Archive for July, 2007

Little Sticky Notes Driving Me Nuts!

Thursday, July 26th, 2007

My housemate loves writing little sticky notes. You could find it on the toilet wall (welcome to the civilized toilet. Keep it clean), and on the tv, reminding you to "Switch the tv off" with a two page instruction manual on how to switch off the TV.

I have fear of waking up in the morning to find a sticky note on my forehead, probably telling me i shouldn’t breathe at night as i’m disturbing his sleep.

But when i reached home last night and saw a note on my fridge "Siapa isap rokok dalam toilet and biar abu rokok merata atas lantai, tolong ubah ye thank you", i envisioned myself pushing him off the balcony.

In response to his note and also to put an end to his manic note sticking, i wrote:

To everyone in this house,

MY FRIDGE is not a notice board for offensive notices. This is ultimately rude beyond the beyonds and the likes of this is disrupting the harmony of this house. If you are ever unhappy about something, please direct it to the respective person. Please keep in mind that if everyone is getting petty, maybe it’s time i should be petty as well. I hope in future there will be no notes on here. Thank you.

I wanted to write, "Do not use my fridge, Do not use my washing machine, and do not use my TV" but i decided against that as i am not petty.

But the day would come when i turned into a bitch and start calling dips on my property.

Prologue

Friday, July 20th, 2007

Prologue

“Relationship based on secrets and lies would never survive.”

That was the heading of my journal entry, ten years ago. It once served as a reminder to avoid all the pitfalls, surviving only to a happy ending when I first embarked into my marriage. I recited it like a daily mantra, yet somehow, after two years into my marriage, it slipped from my routine.

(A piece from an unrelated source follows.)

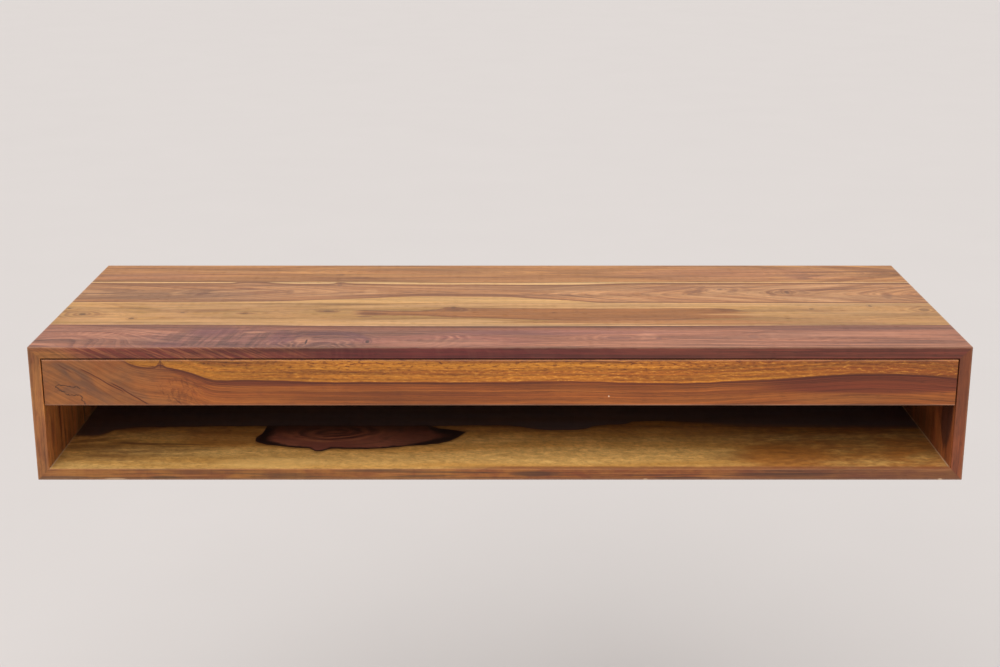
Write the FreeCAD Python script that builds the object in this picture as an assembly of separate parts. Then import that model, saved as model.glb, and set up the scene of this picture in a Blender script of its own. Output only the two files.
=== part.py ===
import FreeCAD, Part
import math
import os

from FreeCAD import Vector

# Wall desk: a mitred hardwood box with a full-width drawer over an open shelf, hung on a bevelled cleat.
# Millimetres. +X is to the right and +Z up. The wall is the plane Y = 0 and the desk stands out towards -Y.
# The origin is on the wall, in the middle of the line of screws that holds the wall cleat.

# ---- carcass ----
width = 1100.0
depth = 400.0
height = 165.0
board = 14.0
edge_radius = 0.8
front_stave = 94.5
mid_front_stave = 102.5
mid_rear_stave = 109.0
bottom_front_stave = 152.0
bottom_middle_stave = 128.0
cut_margin = 1.0

# ---- splines across the mitres ----
spline_thickness = 3.0
spline_width = 10.0
spline_from_inside = 9.0
spline_front_stop = 12.0
spline_rear_stop = 6.0
spline_play = 0.05

# ---- back panel, cleats and batten ----
back_thickness = 6.0
back_groove = 5.0
back_play = 0.2
cleat_thickness = 18.0
cleat_play = 0.5
cleat_end_gap = 2.0
hanging_cleat_height = 40.0
wall_cleat_height = 52.0
wall_cleat_end_gap = 36.0
wall_hole_count = 4
wall_hole_inset = 50.0
wall_hole_radius = 3.25
wall_countersink_radius = 6.5
batten_height = 24.0
cleat_screw_count = 5
cleat_screw_inset = 54.0
batten_screw_count = 4
batten_screw_inset = 44.0
locking_hole_inset = 134.0
locking_hole_radius = 2.75
back_screw_length = 20.0

# ---- drawer ----
drawer_gap = 1.5
drawer_front_height = 56.0
drawer_front_thickness = 14.0
drawer_board = 12.0
drawer_box_drop = 5.5
drawer_box_rise = 4.5
drawer_rear_gap = 11.5
drawer_bottom_thickness = 5.0
drawer_bottom_rise = 6.0
drawer_bottom_groove = 5.0
drawer_bottom_play = 0.15
tail_count = 3
tail_slope = 1.0 / 6.0
pin_width = 3.0
front_screw_count = 4
front_screw_inset = 61.0
front_screw_length = 20.0

# ---- runners ----
runner_space = 12.7
runner_height = 35.0
runner_sheet = 1.2
runner_bend_radius = 1.6
runner_set_back = 2.0
outer_member_gap = 2.9
middle_member_gap = 1.5
screw_head_gap = 1.2
member_gap = 1.0
lip_play = 0.4
ball_radius = 1.4
race_play = 0.1
ball_count = 6
retainer_sheet = 0.4
retainer_play = 0.4
retainer_lip_play = 0.4
retainer_margin = 12.5
pocket_play = 0.15
runner_screw_inset = 24.0
inner_screw_shift = 40.0
access_hole_radius = 4.5
web_hole_radius = 2.2
web_hole_pitch = 32.0
bumper_length = 6.0
bumper_gap = 0.3

# ---- release levers on the drawer members ----
lever_length = 45.0
lever_height = 5.0
lever_thickness = 2.5
lever_pivot_shift = 9.0
lever_play = 0.3
lever_steps = 3
rivet_radius = 1.5
rivet_play = 0.05
rivet_head_radius = 2.6
rivet_head_height = 0.6

# ---- screws ----
screw_radius = 1.75
screw_play = 0.05
pan_head_radius = 3.3
pan_head_height = 1.8
flat_head_radius = 3.5
flat_head_height = 2.4
runner_screw_length = 11.0
recess_width = 0.9
recess_length = 3.6
recess_depth = 1.0

# ---- places worked out from the sizes above ----
half_width = width / 2
inner_half = half_width - board
bevel = cleat_thickness
top_z = board + hanging_cleat_height + bevel + (wall_cleat_height - bevel) / 2
bottom_z = top_z - height
ceiling_z = top_z - board
shelf_z = bottom_z + board
front_y = -depth
wall_cleat_half = inner_half - wall_cleat_end_gap
cleat_half = inner_half - cleat_end_gap
back_rear_y = -(cleat_thickness + cleat_play)
back_front_y = back_rear_y - back_thickness
lip_z = ceiling_z - hanging_cleat_height
batten_z = shelf_z + batten_height / 2
cleat_screw_z = (ceiling_z + lip_z) / 2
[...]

I took the loose pages of journals in my hand and stood by the spice garden, drinking in the scent of peppermint, hoping in vain it offers a therapeutic escape from my current emotions. The entire room smelled like somebody else’s life. Like freedom. I know it was not mine. I smelled like a woman lost in her cause. A woman trapped in dark room with nothing to feed on but painful memories. A woman shrouded by lies and blinded by a man’s panache and eloquence. A woman misinterpreted every sweet nothings as a sign of love, when she should have known straight out that those were gifts peppered with guilty conscience.

All my fears, my dreams, my hopes, my battles, my wins and my loses were safe guarded by this black covered journal, along with my whimsical wish to own a Vuitton, a Vera Wang, and a Jimmy Choo before I stepped into my thirties.

I took a sip of my coffee. It was stale. Like my marriage.

I did not care.

*TO BE CONTINUED*

Dirty Sanchez

Wednesday, July 4th, 2007

Last night i slept alone. Like most nights, i watched Prison Break till my eyes bleed and my mind too jaded to think of anything else.

The hike to Monkey Beach and the subsequent fishing trip took its toll on me. Body was aching all over and the beating in my head felt like mighty blows from Thor’s hammer!

Prior to the hike, Andrea, Alvin, Jess and i were having breakfast. Alvin almost threw up his breakfast as andrea and i told him about ‘dirty sanchez’ (to those who doesnt know, please wiki it up. My blog is rated PG13). It occured to me that i DO KNOW a lot about dirty tricks and technic. hehe…dirty little mills! :p

Later in the day, I caught my first fish! :)

Anyways, i like sleeping alone. The solitude got me to thinking, i’ve been thru a lot. Emotionally i’ve been beaten, i know, but i am not lost, yet.

I have a lot to celebrate for. I have a job, and i’m surrounded by people who loves me for being the person i am. My best friend Eddy, whom incidently i have not seen for months, texted me this last 2 weeks:

"The band is playing ‘New York, New York’ and it got me thinking of you. Why arr? You love that song kan?"

Like a cheap Frech harlot, yes, i love that song! :)

People taking notice of your likes and dislikes, that’s a good feeling. Last year i got everything i wanted for my birthday because my friends took notice. From books to clothes to wallet, it’s another day to be thankful for when you know you make people bloom in front of you.

Mam’s been sick for days now. Flu and cough. I pray for her to get better.

This lost little girl has finally found her way home!